The troubled Integrity Bancshares Inc. of Alpharetta, Ga., has entered a written agreement with the Federal Reserve Bank of Atlanta and the Georgia Department of Banking and Finance.
The agreement, issued April 30 and disclosed Tuesday in a Securities and Exchange Commission filing, prohibits the $1.2 billion-asset company from receiving a dividend or payment from its bank that would reduce the unit's capital without regulatory approval. Integrity also cannot declare or pay dividends; incur, increase, or guarantee any debt; or purchase or redeem its shares without regulatory approval.
The banking unit, Integrity Bank, is already operating under a cease-and-desist order that requires it to reduce its concentration of loans to residential developers, improve functions of its board and senior management, and raise its Tier 1 capital ratio to 8% or more.
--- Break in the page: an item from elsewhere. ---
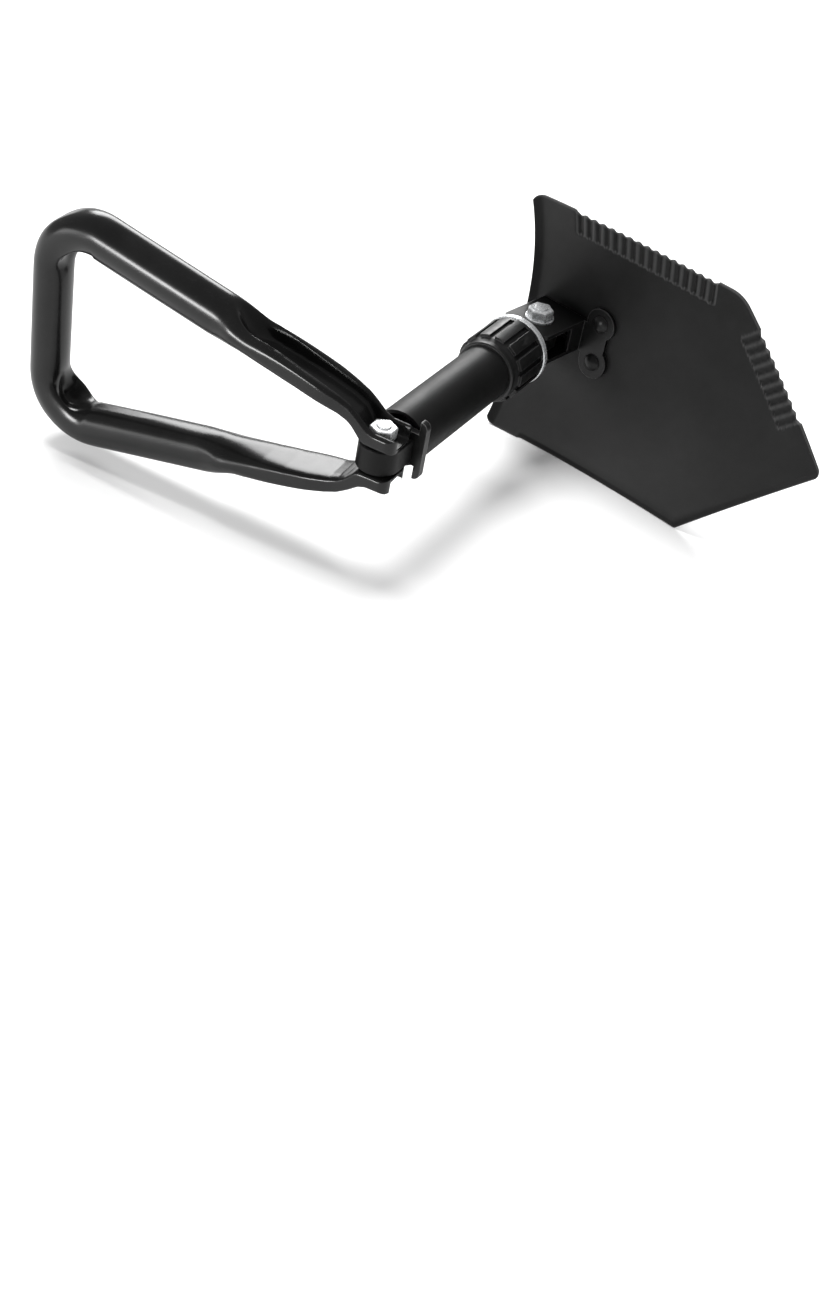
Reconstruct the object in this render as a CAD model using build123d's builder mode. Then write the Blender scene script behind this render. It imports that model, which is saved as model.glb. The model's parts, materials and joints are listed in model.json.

American Banker reported last week that Integrity Bancshares is trying to raise capital or find a buyer.
It lost nearly $44 million last year, and in the SEC filing it said it lost $9.6 million in the first quarter as asset quality continued to weaken. As of March 31 it had $262 million of loans classified as nonaccrual, including about $199 million of construction loans for one- to four-family properties.
Integrity voluntarily delisted its common stock from the Nasdaq Global Select Market in March, and its shares now trade on the Pink Sheets. Its shares, which closed at 88 cents Tuesday, have lost about 94% of their value in the past year.